Most fishermen who sight cast prefer a fly rod.  This gives you the accuracy and precision you need to land a small fly quietly right in front of fish without spooking it.  A missed cast can easily be picked up and recast in a matter of seconds.  Using flies allows you to keep the hook size small so that it lands silent.  This is extremely important when you are in water only a foot deep. 

Another well-liked option is a soft plastic lure with a 1/16 oz weedless lead head.   With this style you usually cast beyond the fish so that you can reel the lure up to it.  A cast that lands directly on top of the fish will most likely scare it off due to the lure size and how loud it hits the water.  Cast past the fish and time your retrieve so that your lure lines up with the direction the fish is facing and moving.  This requires some accurate casting and attention to where your lure is at in the water column.   You will likely only have time to make one good cast, so make it count.

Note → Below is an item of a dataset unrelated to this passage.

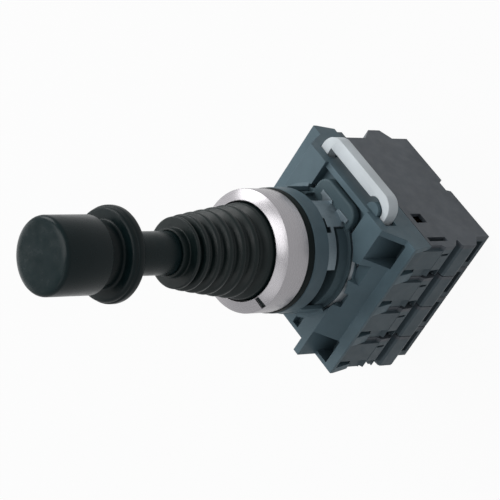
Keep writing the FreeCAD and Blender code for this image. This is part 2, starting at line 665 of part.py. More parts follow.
def make_block_housing(centre):
    """Moulded case, open on the +X side, with an insert that plugs into the holder."""
    x0 = centre - block_half
    x1 = centre + block_half - BLOCK_COVER
    case = prism_x(block_outline(), x0, x1)
    insert = box(centre - INSERT_HALF_X, centre + INSERT_HALF_X, -INSERT_HALF_Y, INSERT_HALF_Y,
                 block_front - 1, insert_front)
    wall_y = BLOCK_HALF_Y - BLOCK_WALL
    chamber_y = SCREW_Y - SCREW_HEAD_R - 0.2
    cavity = prism_x([(-wall_y, chamber_floor), (-chamber_y, chamber_floor), (-chamber_y, cavity_floor),
                      (chamber_y, cavity_floor), (chamber_y, chamber_floor), (wall_y, chamber_floor),
                      (wall_y, cavity_top), (-wall_y, cavity_top)], x0 + BLOCK_WALL + 0.4, x1 + 1)
    case = case.fuse([insert] + latch_tabs(centre)).cut(cavity)
    case = case.cut(cylinder(PLUNGER_R + FIT, cavity_top - 1, insert_front + 1, centre, 0))
    for side in (-1, 1):
        screw_y = side * SCREW_Y
        case = case.cut(cylinder(SCREW_ACCESS_R, BLOCK_REAR_Z - 1, chamber_floor + 1, centre, screw_y))
        ys = sorted((side * (wall_y - 0.5), side * (BLOCK_HALF_Y + 1)))
        case = case.cut(box(centre - WIRE_ENTRY_HALF_X, centre + WIRE_ENTRY_HALF_X, ys[0], ys[1],
                            chamber_floor, chamber_floor + WIRE_ENTRY_HEIGHT))
    for cutter in side_steps(x0):
        case = case.cut(cutter)
    return case.cut(side_slot(x1 + BLOCK_COVER)).removeSplitter()


def latch_tabs(centre):
    """Two tabs that reach up into the holder's flange, the one at +Y on a bracket."""
    x0 = centre + TAB_START
    x1 = centre + TAB_END
    outer = TAB_Y + TAB_THICKNESS
    root = BLOCK_REAR_Z + 19.7
    bracket = BLOCK_REAR_Z + 20.7
    return [box(x0, x1, -outer, -TAB_Y, root, TAB_TOP_Z),
            box(x0, x1, TAB_Y, outer, bracket, TAB_TOP_Z),
            box(x0, x1, BLOCK_HALF_Y - 0.5, outer, bracket, bracket + 2.6)]


def side_steps(x0):
    """Notch, slot and edge step in the terminal cover on the -Y side."""
    outer = -HUMP_Y - 2
    rear = BLOCK_REAR_Z
    return [box(x0 - 1, x0 + 2.5, outer, 1.9 - HUMP_Y, rear + 16.0, rear + 19.4),
            box(x0 + 7.2, x0 + 7.9, outer, 1.2 - HUMP_Y, rear + 16.5, rear + 19.2),
            box(x0 - 1, x0 + 0.5, outer, 0.7 - HUMP_Y, rear + 13.5, rear + 20.2)]


def side_slot(x1):
    """Narrow slot in the face towards +X, through the cover into the case."""
    return box(x1 - 2.5, x1 + 1, -19.6, -18.2, BLOCK_REAR_Z + 16.8, BLOCK_REAR_Z + 23.4)


def make_block_cover(centre):
    """Side plate that closes the case, with the window and the slot that its outer face shows."""
    x1 = centre + block_half
    cover = prism_x(block_outline(), x1 - BLOCK_COVER, x1)
    window = box(x1 - 2, x1 + 1, -13.0, -9.8, BLOCK_REAR_Z + 18.8, BLOCK_REAR_Z + 22.6)
    return cover.cut(window).cut(side_slot(x1))


def make_plunger(centre):
    """Round plunger with a fork that carries the bridge and a spigot in the spring."""
    shaft = cylinder(PLUNGER_R, bridge_z + BRIDGE_THICKNESS + 1.2, PLUNGER_TOP_Z, centre, 0)
    fork = box(centre - 1.9, centre + 1.9, -2.2, 2.2, bridge_z - 1.8, bridge_z + BRIDGE_THICKNESS + 1.3)
    spigot = cylinder(1.1, bridge_z - 3.6, bridge_z - 1.7, centre, 0)
    slot = box(centre - 1.5, centre + 1.5, -3, 3, bridge_z, bridge_z + BRIDGE_THICKNESS)
    return shaft.fuse([fork, spigot]).cut(slot).removeSplitter()


def make_bridge(centre):
    strip = box(centre - BRIDGE_HALF_X, centre + BRIDGE_HALF_X, -BRIDGE_HALF_Y, BRIDGE_HALF_Y,
                bridge_z, bridge_z + BRIDGE_THICKNESS)
    tip_z = bridge_z - CONTACT_HEIGHT
    tips = [cylinder(CONTACT_R, tip_z, bridge_z, centre, y) for y in (-CONTACT_Y, CONTACT_Y)]
    return strip.fuse(tips)


def make_fixed_contacts(centre):
    """Pair of bent strips from the terminals to the contact points under the bridge."""
    strips = []
    strip_top = strip_z + STRIP_THICKNESS
    for side in (-1, 1):
        points = [(STRIP_INNER_Y, strip_z), (STRIP_BEND_Y, strip_z), (STRIP_BEND_Y, terminal_z),
                  (STRIP_OUTER_Y, terminal_z), (STRIP_OUTER_Y, terminal_z + STRIP_THICKNESS),
                  (STRIP_BEND_Y + STRIP_THICKNESS, terminal_z + STRIP_THICKNESS),
                  (STRIP_BEND_Y + STRIP_THICKNESS, strip_top), (STRIP_INNER_Y, strip_top)]
        strip = prism_x([(side * y, z) for y, z in points], centre - STRIP_HALF_X, centre + STRIP_HALF_X)
        tip = cylinder(CONTACT_R, strip_top, strip_top + CONTACT_HEIGHT, centre, side * CONTACT_Y)
        hole = cylinder(SCREW_SHANK_R + FIT, terminal_z - 1, terminal_z + 2, centre, side * SCREW_Y)
        strips.append(strip.fuse(tip).cut(hole))
    return strips


def make_terminal_screws():
    screws = []
    head_z = chamber_floor + 0.1
    for centre in block_centres:
        for side in (-1, 1):
            y = side * SCREW_Y
            head = cylinder(SCREW_HEAD_R, head_z, head_z + 1.6, centre, y)
            head = head.cut(box(centre - 0.3, centre + 0.3, y - 3, y + 3, head_z - 1, head_z + 0.7))
            shank = cylinder(SCREW_SHANK_R, head_z + 1.6, terminal_z + 2.6, centre, y)
            screws.append(head.fuse(shank))
    return screws


def make_terminal_clamps():
    clamps = []
    clamp_z = chamber_floor + 1.8
    for centre in block_centres:
        for side in (-1, 1):
            y = side * SCREW_Y
            plate = box(centre - 2.6, centre + 2.6, y - 2.1, y + 2.1, clamp_z, clamp_z + 0.8)
            clamps.append(plate.cut(cylinder(SCREW_SHANK_R + FIT, clamp_z - 1, clamp_z + 2, centre, y)))
    return clamps


os.makedirs("parts", exist_ok=True)

write("knob", make_knob())
write("lift_ring", make_lift_ring())
ring_spring_r = (STEM_R + ring_sleeve_r) / 2
write("lift_ring_spring", coil(ring_spring_r, RING_SPRING_WIRE, ring_sleeve_top, knob_ceiling, 4))
write("stem_sleeve", tube(STEM_R, ROD_R + FIT, STEM_BOTTOM_Z, knob_ceiling))
write("stick_rod", make_rod())
write("bellows", make_bellows())
write("bezel", make_bezel())
write("panel_gasket", make_gasket())
write("front_body", make_front_body())
write("gimbal_ring", make_gimbal_ring())
write("gimbal_outer_pins", make_outer_pins())
write("gimbal_inner_pins", make_inner_pins())
write("pivot_hub", make_hub())
write("swash_plate", make_swash_plate())
write("return_spring", coil(RETURN_SPRING_R, RETURN_SPRING_WIRE, guide_top, swash_bottom, 4))
write("pusher_guide", make_guide())
for side_name, pusher_place, block_x in pusher_places():
    write("pusher_" + side_name, make_pusher(pusher_place, block_x))
write("clamp_ring", make_clamp_ring())
write("clamp_clip", make_clip())
write("transfer_guide", make_transfer_guide())
write("holder", make_holder())
write("lock_ring", make_lock_ring())
for number, block_centre in enumerate(block_centres, 1):
    name = "block_%d_" % number
    write(name + "housing", make_block_housing(block_centre))
    write(name + "cover", make_block_cover(block_centre))
    write(name + "plunger", make_plunger(block_centre))
    write(name + "bridge", make_bridge(block_centre))
    write(name + "contacts", make_fixed_contacts(block_centre))
    write(name + "spring", coil(2.0, CONTACT_SPRING_WIRE, cavity_floor, bridge_z - 1.8, 4, block_centre))
write("terminal_screws", make_terminal_screws())
write("terminal_clamps", make_terminal_clamps())
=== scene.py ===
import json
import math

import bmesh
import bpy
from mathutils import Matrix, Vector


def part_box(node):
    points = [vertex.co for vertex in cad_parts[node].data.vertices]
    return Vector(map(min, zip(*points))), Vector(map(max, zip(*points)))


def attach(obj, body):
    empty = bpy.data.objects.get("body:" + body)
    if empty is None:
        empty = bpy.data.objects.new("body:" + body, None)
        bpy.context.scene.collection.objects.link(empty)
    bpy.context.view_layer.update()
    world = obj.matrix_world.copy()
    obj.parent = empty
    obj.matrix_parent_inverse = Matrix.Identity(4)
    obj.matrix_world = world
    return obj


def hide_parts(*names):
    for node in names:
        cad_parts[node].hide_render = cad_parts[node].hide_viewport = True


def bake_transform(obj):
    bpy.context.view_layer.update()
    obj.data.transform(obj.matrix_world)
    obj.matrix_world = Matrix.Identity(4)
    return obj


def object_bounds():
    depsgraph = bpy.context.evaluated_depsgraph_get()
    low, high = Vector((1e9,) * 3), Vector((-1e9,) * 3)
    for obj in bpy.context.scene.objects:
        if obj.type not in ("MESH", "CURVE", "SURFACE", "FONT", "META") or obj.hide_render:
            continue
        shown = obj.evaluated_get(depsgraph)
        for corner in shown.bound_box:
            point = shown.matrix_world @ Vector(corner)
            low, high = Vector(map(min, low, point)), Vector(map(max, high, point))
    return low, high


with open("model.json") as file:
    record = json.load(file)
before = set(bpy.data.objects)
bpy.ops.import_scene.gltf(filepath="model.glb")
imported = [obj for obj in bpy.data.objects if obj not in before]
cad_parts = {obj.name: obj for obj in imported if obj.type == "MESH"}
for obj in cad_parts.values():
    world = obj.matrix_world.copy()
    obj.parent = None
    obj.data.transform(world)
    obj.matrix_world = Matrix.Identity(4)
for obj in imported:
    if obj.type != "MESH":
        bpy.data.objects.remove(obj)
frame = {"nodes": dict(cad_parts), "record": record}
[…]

There is no substitute for spending time on the water.  A beginner will probably end up spooking a few fish before learning what to look for.  After a while it gets easier to notice all the details and spotting objects that seem out of place.  Knowing where to look and how to look is the key to success. 

No matter your approach, sight casting offers you the opportunity to connect with the fish on a special level.  Seeing the fish, making the cast, executing the perfect presentation, and that feeling you get when you watch its mouth open and bite down.  That’s what it’s all about.  Once you get sight cast fever, there’s no going back.  It will change the way you view fishing.